◆ THE RECORDS ◆
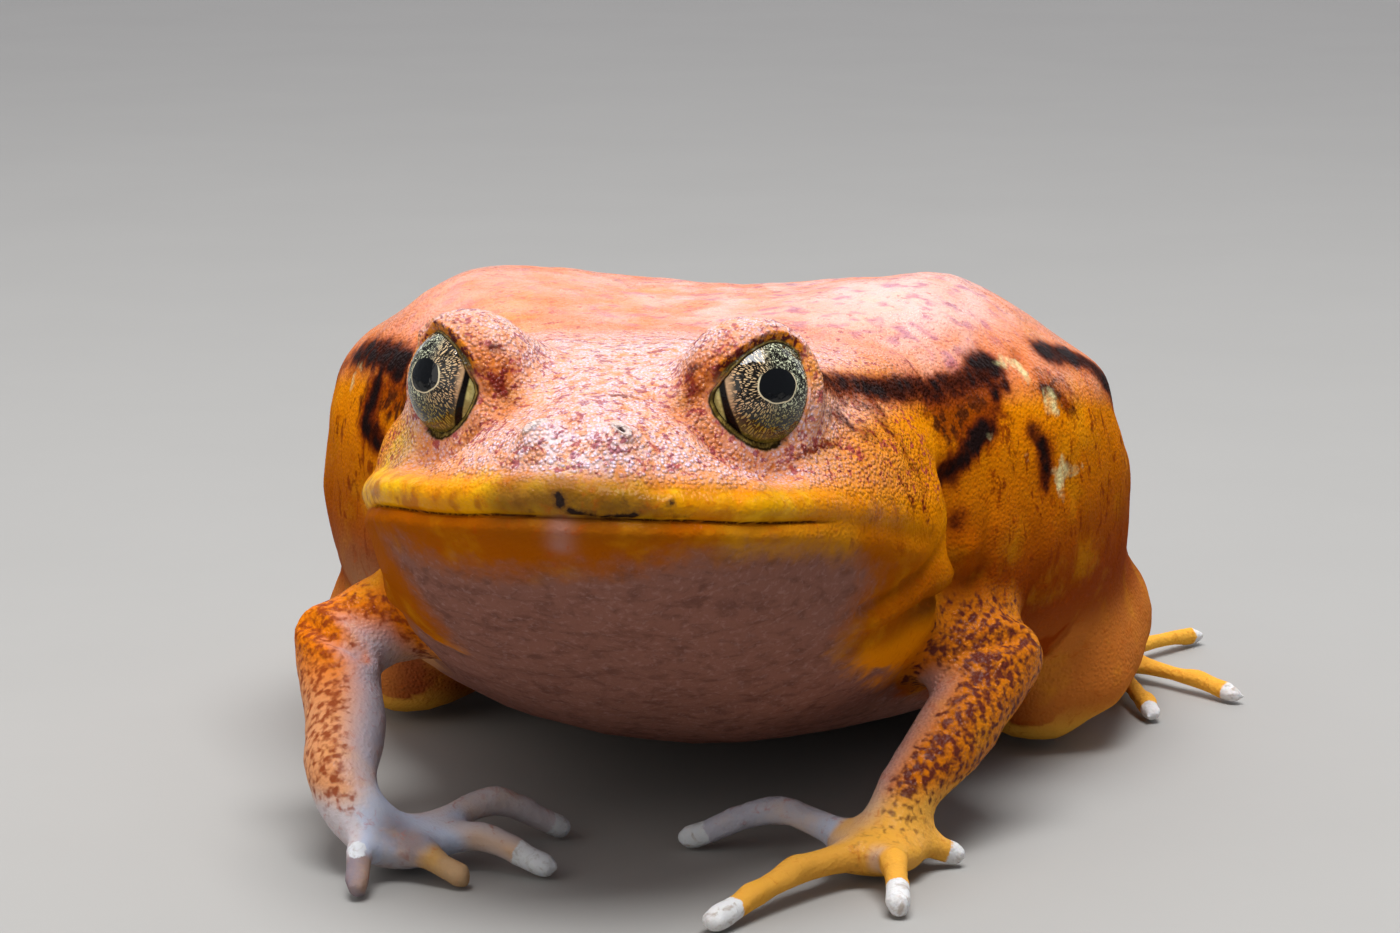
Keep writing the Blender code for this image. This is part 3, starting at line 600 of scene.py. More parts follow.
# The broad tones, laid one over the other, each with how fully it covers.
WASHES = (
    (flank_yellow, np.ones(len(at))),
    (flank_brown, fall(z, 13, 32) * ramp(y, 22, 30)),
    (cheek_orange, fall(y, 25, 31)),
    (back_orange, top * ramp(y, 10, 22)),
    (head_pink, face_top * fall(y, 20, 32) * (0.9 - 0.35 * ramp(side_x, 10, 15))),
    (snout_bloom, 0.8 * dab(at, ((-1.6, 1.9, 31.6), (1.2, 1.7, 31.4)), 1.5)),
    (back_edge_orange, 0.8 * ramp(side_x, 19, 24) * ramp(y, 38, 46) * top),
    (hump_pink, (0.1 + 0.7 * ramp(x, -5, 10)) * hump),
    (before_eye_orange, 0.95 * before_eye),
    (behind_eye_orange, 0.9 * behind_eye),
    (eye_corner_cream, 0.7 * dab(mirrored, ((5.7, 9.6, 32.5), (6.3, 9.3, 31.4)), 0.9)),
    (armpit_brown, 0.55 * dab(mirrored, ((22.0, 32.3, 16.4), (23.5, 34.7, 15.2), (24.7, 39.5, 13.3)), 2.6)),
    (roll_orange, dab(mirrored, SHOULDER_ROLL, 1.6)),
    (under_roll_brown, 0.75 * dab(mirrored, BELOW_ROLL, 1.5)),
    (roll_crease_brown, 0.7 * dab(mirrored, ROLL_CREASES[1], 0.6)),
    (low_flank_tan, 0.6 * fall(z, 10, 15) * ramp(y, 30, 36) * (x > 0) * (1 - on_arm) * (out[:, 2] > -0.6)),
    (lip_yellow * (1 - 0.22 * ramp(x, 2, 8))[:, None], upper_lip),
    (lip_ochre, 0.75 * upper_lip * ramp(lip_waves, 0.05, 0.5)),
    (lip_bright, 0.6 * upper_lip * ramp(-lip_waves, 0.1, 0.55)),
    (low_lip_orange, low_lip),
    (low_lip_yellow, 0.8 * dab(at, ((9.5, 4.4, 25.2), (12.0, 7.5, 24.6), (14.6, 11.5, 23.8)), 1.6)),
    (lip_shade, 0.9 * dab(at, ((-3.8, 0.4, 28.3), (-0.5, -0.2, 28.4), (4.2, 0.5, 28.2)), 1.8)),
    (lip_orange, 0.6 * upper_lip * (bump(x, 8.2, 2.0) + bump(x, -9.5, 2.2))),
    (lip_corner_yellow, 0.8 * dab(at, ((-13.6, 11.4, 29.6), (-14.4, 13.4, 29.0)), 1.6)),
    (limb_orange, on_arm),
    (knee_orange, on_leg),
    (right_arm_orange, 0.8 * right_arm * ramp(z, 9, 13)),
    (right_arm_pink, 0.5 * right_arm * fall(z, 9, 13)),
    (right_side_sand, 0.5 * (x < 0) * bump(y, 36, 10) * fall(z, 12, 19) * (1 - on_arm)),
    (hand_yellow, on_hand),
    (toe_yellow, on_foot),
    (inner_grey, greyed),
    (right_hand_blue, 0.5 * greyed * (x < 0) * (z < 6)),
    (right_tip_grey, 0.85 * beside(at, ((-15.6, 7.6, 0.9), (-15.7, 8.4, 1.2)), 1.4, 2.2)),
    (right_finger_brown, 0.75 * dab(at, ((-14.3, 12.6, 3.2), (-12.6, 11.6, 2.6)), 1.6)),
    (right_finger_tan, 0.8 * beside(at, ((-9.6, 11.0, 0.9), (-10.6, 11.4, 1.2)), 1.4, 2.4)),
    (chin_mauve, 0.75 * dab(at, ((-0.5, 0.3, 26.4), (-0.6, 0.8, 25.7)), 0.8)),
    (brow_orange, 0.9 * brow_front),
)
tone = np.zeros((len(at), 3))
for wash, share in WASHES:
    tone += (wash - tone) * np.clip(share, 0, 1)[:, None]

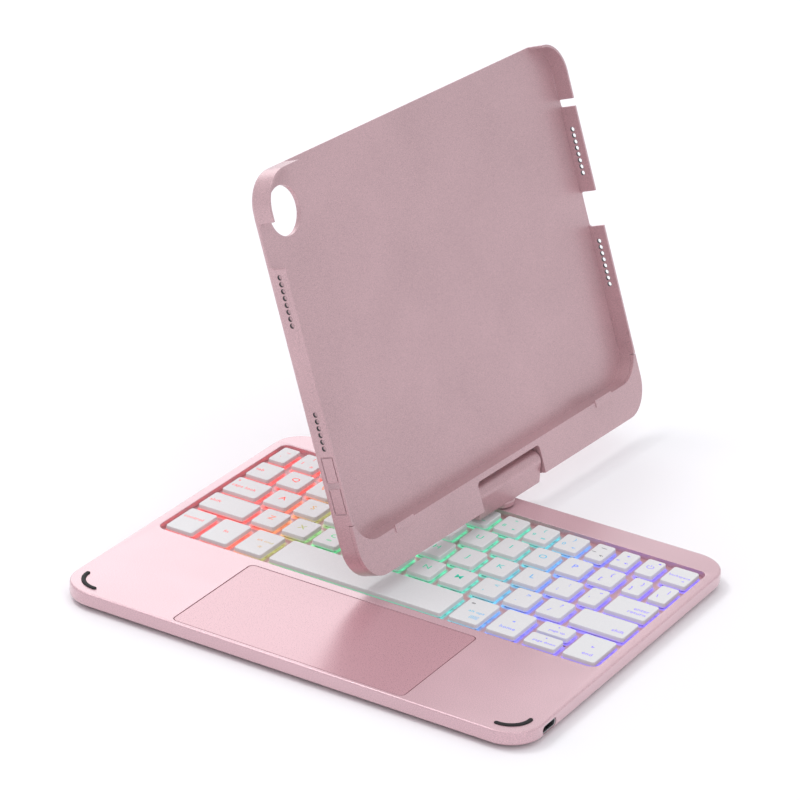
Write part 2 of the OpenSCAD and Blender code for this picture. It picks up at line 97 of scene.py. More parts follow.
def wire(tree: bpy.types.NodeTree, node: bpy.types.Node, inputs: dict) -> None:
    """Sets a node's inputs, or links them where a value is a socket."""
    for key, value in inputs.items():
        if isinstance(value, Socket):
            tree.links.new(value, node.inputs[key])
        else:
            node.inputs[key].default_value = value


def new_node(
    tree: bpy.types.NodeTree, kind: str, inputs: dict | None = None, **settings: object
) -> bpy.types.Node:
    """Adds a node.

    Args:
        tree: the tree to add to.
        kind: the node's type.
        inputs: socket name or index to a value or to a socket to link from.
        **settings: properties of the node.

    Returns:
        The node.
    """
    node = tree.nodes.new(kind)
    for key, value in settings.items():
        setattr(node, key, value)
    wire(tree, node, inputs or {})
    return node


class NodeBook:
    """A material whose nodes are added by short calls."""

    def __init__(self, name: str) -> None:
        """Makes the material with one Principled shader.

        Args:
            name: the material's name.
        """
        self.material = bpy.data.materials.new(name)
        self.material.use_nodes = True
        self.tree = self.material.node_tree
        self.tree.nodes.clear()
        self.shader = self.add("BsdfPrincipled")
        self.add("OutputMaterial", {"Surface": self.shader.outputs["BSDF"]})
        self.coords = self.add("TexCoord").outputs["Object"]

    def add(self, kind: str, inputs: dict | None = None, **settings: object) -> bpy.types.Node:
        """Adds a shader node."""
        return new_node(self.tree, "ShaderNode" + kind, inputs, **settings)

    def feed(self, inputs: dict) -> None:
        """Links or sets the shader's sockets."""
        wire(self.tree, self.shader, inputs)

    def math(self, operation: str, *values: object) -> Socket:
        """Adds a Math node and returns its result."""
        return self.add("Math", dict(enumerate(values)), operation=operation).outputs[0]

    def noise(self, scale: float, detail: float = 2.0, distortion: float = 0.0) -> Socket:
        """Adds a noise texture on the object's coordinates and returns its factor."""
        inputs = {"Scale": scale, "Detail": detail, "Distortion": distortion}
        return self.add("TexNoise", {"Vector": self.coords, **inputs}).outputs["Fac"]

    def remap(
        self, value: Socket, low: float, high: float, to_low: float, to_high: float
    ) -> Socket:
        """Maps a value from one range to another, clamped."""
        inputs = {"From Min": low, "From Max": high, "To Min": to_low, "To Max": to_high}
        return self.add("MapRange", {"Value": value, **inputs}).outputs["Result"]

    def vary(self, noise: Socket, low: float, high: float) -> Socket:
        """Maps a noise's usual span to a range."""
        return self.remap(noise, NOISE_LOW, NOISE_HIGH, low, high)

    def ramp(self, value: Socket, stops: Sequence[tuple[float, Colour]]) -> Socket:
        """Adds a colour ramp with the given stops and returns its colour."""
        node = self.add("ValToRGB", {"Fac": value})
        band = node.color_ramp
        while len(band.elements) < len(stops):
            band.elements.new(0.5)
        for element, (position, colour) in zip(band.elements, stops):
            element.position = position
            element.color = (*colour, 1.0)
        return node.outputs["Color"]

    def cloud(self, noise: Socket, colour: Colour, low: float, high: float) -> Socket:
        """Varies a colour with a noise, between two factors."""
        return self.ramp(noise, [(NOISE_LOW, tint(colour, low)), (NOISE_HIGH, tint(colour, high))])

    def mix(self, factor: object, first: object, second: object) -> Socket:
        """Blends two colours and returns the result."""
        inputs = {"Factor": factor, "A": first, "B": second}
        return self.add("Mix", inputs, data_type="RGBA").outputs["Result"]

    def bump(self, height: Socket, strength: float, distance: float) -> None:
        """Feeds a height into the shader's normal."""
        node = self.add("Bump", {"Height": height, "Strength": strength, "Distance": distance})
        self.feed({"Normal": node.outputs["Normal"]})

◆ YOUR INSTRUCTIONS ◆
Read the entries and show each line that mentions "part".

◆ FINISHED TASK ◆
Keep writing the Blender code for this image. This is part 3, starting at line 600 of scene.py. More parts follow.
Write part 2 of the OpenSCAD and Blender code for this picture. It picks up at line 97 of scene.py. More parts follow.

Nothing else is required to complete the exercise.